1. Inasmuch as the literal southwest corner of the adobe Fort may be problematic for the erecting of a replica, the city and Dr. Roth may look to the “power plant” property (Dr. Roth’s stated preference) or the city park as alternative properties for replica placement.

My estimated measurements are taken from the approximate center of the Rock Church.  In fact, Mormon tradition was that the southeast corner stone was laid first (“Ensign”).  This, if this happened here, may slightly adjust actual survey if the southeast corner of the church is the center point of the old Forts. I have neither found nor sought documentation for this possibility.

Old Fort

Resources:

Dalton, Luella Adams. History of Iron County Mission Parowan, Utah. Print.

Jensen, Andrew [Compiler]. History of Parowan Ward. Provo, UT: Brigham Young University, 1955. Print.

“President Hinckley and the Nauvoo Temple.” Ensign Jul 2002: n. pag. Web. 15 Sep 2010.

Roth, Ron M. [Personal Correspondence] “To Mayor Don Landes and the Parowan City Council.” 01 Sep 2010. Print.

Scovil, Lucuis N. “Trip to Parowan, Iron County.” Utah Digital Newspapers. University of Utah, n.d. Web. 14 Sep 2010.

Smith, John L. “Local Correspondence.” Utah Digital Newspapers. University of Utah, n.d.

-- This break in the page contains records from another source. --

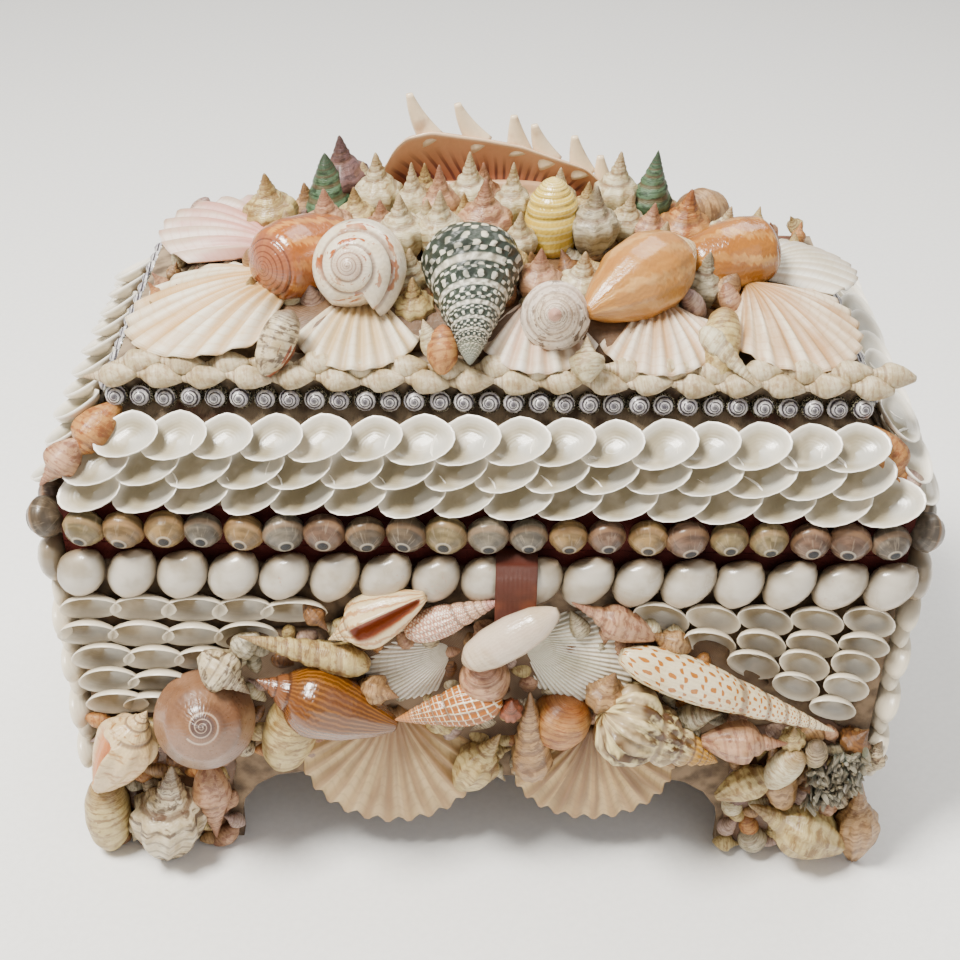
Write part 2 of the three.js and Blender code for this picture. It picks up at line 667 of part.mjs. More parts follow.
// Shells round each leg, as the front legs show them and the back legs repeat
const footShells = {
  front_left: [
    { kind: 'spire', from: [3, 10, 47], to: [0, 9, 2], wide: 20, sides: 6 },
    { kind: 'small', from: [36, 16, 62], to: [27, 12, 0], wide: 33, sides: 6, knobs: 0.08 },
    { kind: 'spire', from: [51, 10, 12], to: [51, 9, 55], wide: 17, sides: 6 },
  ],
  front_right: [
    { kind: 'small', from: [51, 12, 40], to: [5, 12, 13], wide: 26, sides: 6, knobs: 0.08 },
    { kind: 'small', from: [1, 8, 52], to: [-3, 8, 0], wide: 20, sides: 6 },
    { kind: 'spire', from: [46, 10, 82], to: [35, 12, 38], wide: 16, sides: 6 },
    { kind: 'small', from: [29, 13, 44], to: [1, 11, 72], wide: 27, sides: 6 },
  ],
}
const footPlate = 5
const footTop = 84
const backFootTop = 46
const backFootShells = [
  { kind: 'small', from: [21, 11, 42], to: [25, 11, 3], wide: 22, sides: 5 },
  { kind: 'small', from: [49, 9, 5], to: [47, 9, 42], wide: 17, sides: 4 },
]

function footBed(sideX, sideY, top) {
  const x = sideX * (boxWidth - legWidth) / 2
  const y = sideY * (boxDepth + footPlate) / 2
  return boxBody(legWidth - 2, footPlate, 2, top, x, y)
}

const placedShells = (shells, place) => shells.map((shell) => snailBody(laid(shell, place)))

const whelkLength = boxWidth - 2 * lidSetback + 2 * whelkDepth
const whelkRow = beadRow(
  whelkLength, Math.round(whelkLength / whelkPitch), whelkHeight, whelkDepth, slopeTop + buttonHeight + 3 * fitGap)

for (const [name, finish, shape] of roofShells) addShells(name, [snailBody(laid(shape, onRoof))], finish)
addShells('pull_tab', [tabBody], copperSatin)
for (const [name, finish, shape] of frontShells) addShells(name, [snailBody(laid(shape, onFront))], finish)
const roofBodies = placedShells([...smallRoofShells, roundRoofShell], onRoof)
addShells('small_roof_shells', [roofBed(), ...roofBodies], creamShell)
addShells('back_scallops', backScallops(), creamShell)
addShells('spider_conch', conchBodies, pinkShell)
const edgeBodies = placedShells(edgeShells, onRoof)
addShells('whelk_row_front', [onWall(whelkRow, walls[0], lidSetback), ...edgeBodies], creamShell)
for (const [name, shape] of roofScallops) addShells(name, [fanBody(laid(shape, onRoof))], whiteShell)
for (const [name, shape] of arkShells) addShells(name, [fanBody(laid(shape, onFront))], whiteShell)
for (const [name, shape] of apronScallops) addShells(name, [fanBody(laid(shape, onFront))], creamShell)
addShells('small_front_shells', [frontBed, ...placedShells(smallFrontShells, onFront)], creamShell)
for (const [hand, sideX] of [['left', -1], ['right', 1]]) {
  const front = placedShells(footShells[`front_${hand}`], onFoot(sideX, -1))
  const back = placedShells(backFootShells, onFoot(sideX, 1))
  addShells(`foot_shells_front_${hand}`, [footBed(sideX, -1, footTop), ...front], creamShell)
  addShells(`foot_shells_back_${hand}`, [footBed(sideX, 1, backFootTop), ...back], creamShell)
}
addRow('rim_snails', brownShell, {
  pitch: snailPitch, height: snailHeight, depth: snailDepth, low: lidBottom + snailLift,
})
addRow('egg_cowries', whiteShell, {
  pitch: cowriePitch, height: cowrieHeight, depth: cowrieDepth, low: baseHeight - cowrieDrop - cowrieHeight,
})
addRow('button_tops', silverShell, {
  pitch: buttonPitch, height: buttonHeight, depth: buttonDepth, low: slopeTop + fitGap, inset: lidSetback,
})
addLidClams()
addBaseClams()

// The origin is at the bottom centre of the whole
const bounds = new THREE.Box3().setFromObject(group)
group.position.set(-(bounds.min.x + bounds.max.x) / 2, -(bounds.min.y + bounds.max.y) / 2, -bounds.min.z)

export default group
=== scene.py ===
import math
import bpy
import numpy as np
from mathutils import Matrix, Vector


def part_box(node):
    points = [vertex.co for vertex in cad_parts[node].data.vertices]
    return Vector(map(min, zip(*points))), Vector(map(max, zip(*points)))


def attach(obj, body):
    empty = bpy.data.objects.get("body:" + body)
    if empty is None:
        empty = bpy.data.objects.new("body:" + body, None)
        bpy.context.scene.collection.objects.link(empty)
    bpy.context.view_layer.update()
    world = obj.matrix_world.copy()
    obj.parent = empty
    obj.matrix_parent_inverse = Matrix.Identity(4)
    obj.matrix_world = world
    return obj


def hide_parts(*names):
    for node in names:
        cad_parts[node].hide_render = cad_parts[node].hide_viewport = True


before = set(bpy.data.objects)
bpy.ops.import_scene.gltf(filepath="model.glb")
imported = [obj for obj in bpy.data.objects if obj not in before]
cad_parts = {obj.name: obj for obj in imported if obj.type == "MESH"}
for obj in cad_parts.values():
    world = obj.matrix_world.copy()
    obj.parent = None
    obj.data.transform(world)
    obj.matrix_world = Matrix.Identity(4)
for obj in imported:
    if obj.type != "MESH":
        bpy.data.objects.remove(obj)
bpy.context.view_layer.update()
print("frame loaded")

# Shapes are worked out in millimetres, with the front wall of the carcase at -100, and are shifted into place
# at the end
caseLow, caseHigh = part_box("base_carcase")
caseMiddle = np.array([(caseLow.x + caseHigh.x) / 2, caseLow.y + 0.1, caseLow.z])
halfWidth = (caseHigh.x - caseLow.x) * 500
halfDepth = (caseHigh.y - caseLow.y) * 500
middleY = halfDepth - 100
dice = np.random.default_rng(7)

# The photograph's camera, in the same millimetres
cameraView = {
    "eye": (-5.0, -598.0, 556.9),
    "right": (0.9998, 0.0081, 0.0168),
    "up": (-0.0184, 0.5708, 0.8209),
    "lens": 56.64,
    "sensor": 36.0,
}


def unit(v):
    v = np.asarray(v, float)
    return v / np.linalg.norm(v)


def placed(points):
    return np.asarray(points, float) * 0.001 + caseMiddle


def makeCamera():
    data = bpy.data.cameras.new("camera")
    data.lens = cameraView["lens"]
    data.sensor_width = cameraView["sensor"]
    data.clip_start, data.clip_end = 0.01, 20
    right, up = unit(cameraView["right"]), unit(cameraView["up"])
    back = unit(np.cross(right, up))
    up = np.cross(back, right)
    camera = bpy.data.objects.new("camera", data)
    turn = Matrix(np.column_stack([right, up, back]).tolist()).to_4x4()
    camera.matrix_world = Matrix.Translation(Vector(placed(cameraView["eye"]).tolist())) @ turn
    bpy.context.scene.collection.objects.link(camera)
    bpy.context.scene.camera = camera


makeCamera()
print("camera ready")


# Colours are given as sRGB codes and used as linear values
def tint(code, alpha=1.0):
    parts = np.array([int(code[i:i + 2], 16) for i in (0, 2, 4)]) / 255
    linear = np.where(parts <= 0.04045, parts / 12.92, ((parts + 0.055) / 1.055) ** 2.4)
    return (*[float(v) for v in linear], alpha)


# A shader socket that can stand in sums
class Wire:
    def __init__(self, look, socket):
        self.look, self.socket = look, socket

    def maths(self, operation, other=0.0, swapped=False):
        first, second = (other, self) if swapped else (self, other)
        return self.look.node("Math", {"operation": operation}, {0: first, 1: second})

    def __add__(self, other):
        return self.maths("ADD", other)

    def __sub__(self, other):
        return self.maths("SUBTRACT", other)

    def __rsub__(self, other):
        return self.maths("SUBTRACT", other, swapped=True)

    def __mul__(self, other):
        return self.maths("MULTIPLY", other)

    __radd__ = __add__
    __rmul__ = __mul__

    def wave(self, count=1.0):
        return (self * (2 * math.pi * count)).maths("COSINE")

    def ease(self, low, high):
        return self.look.node("MapRange", {"interpolation_type": "SMOOTHSTEP"}, {0: self, 1: low, 2: high})


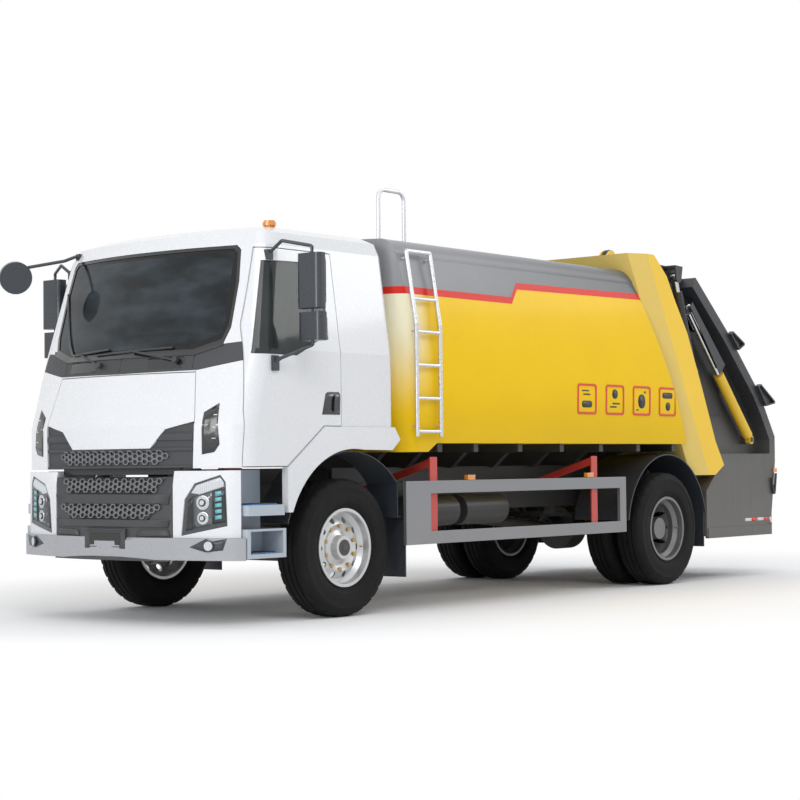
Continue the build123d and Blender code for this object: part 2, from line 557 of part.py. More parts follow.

Web. 15 Sep 2010. .

[1] Suggests that the 1854 Fort is the “new” fort.

[2] Extrapolation suggests about November 17th.

[3] The writer “judges” the wall to be one-half mile square.  While his judgment is off, it seems to indicate substantial size.  Remember, this is the same writer who reports the “new” Fort.

[4] Assuming current elevations are consistent with elevations at the time this was written, the “highest part of town” would have been the southeast corner of the Fort.

[5] If “below” refers to elevation it is reasonable to assume that these building were west, north, or northwest of the Smith/Smith flour mill.

[6] Information regarding square footage of Meeks and Smith homes was provided by Valorie Topham, Parowan City Recorder, from property insurance documentation.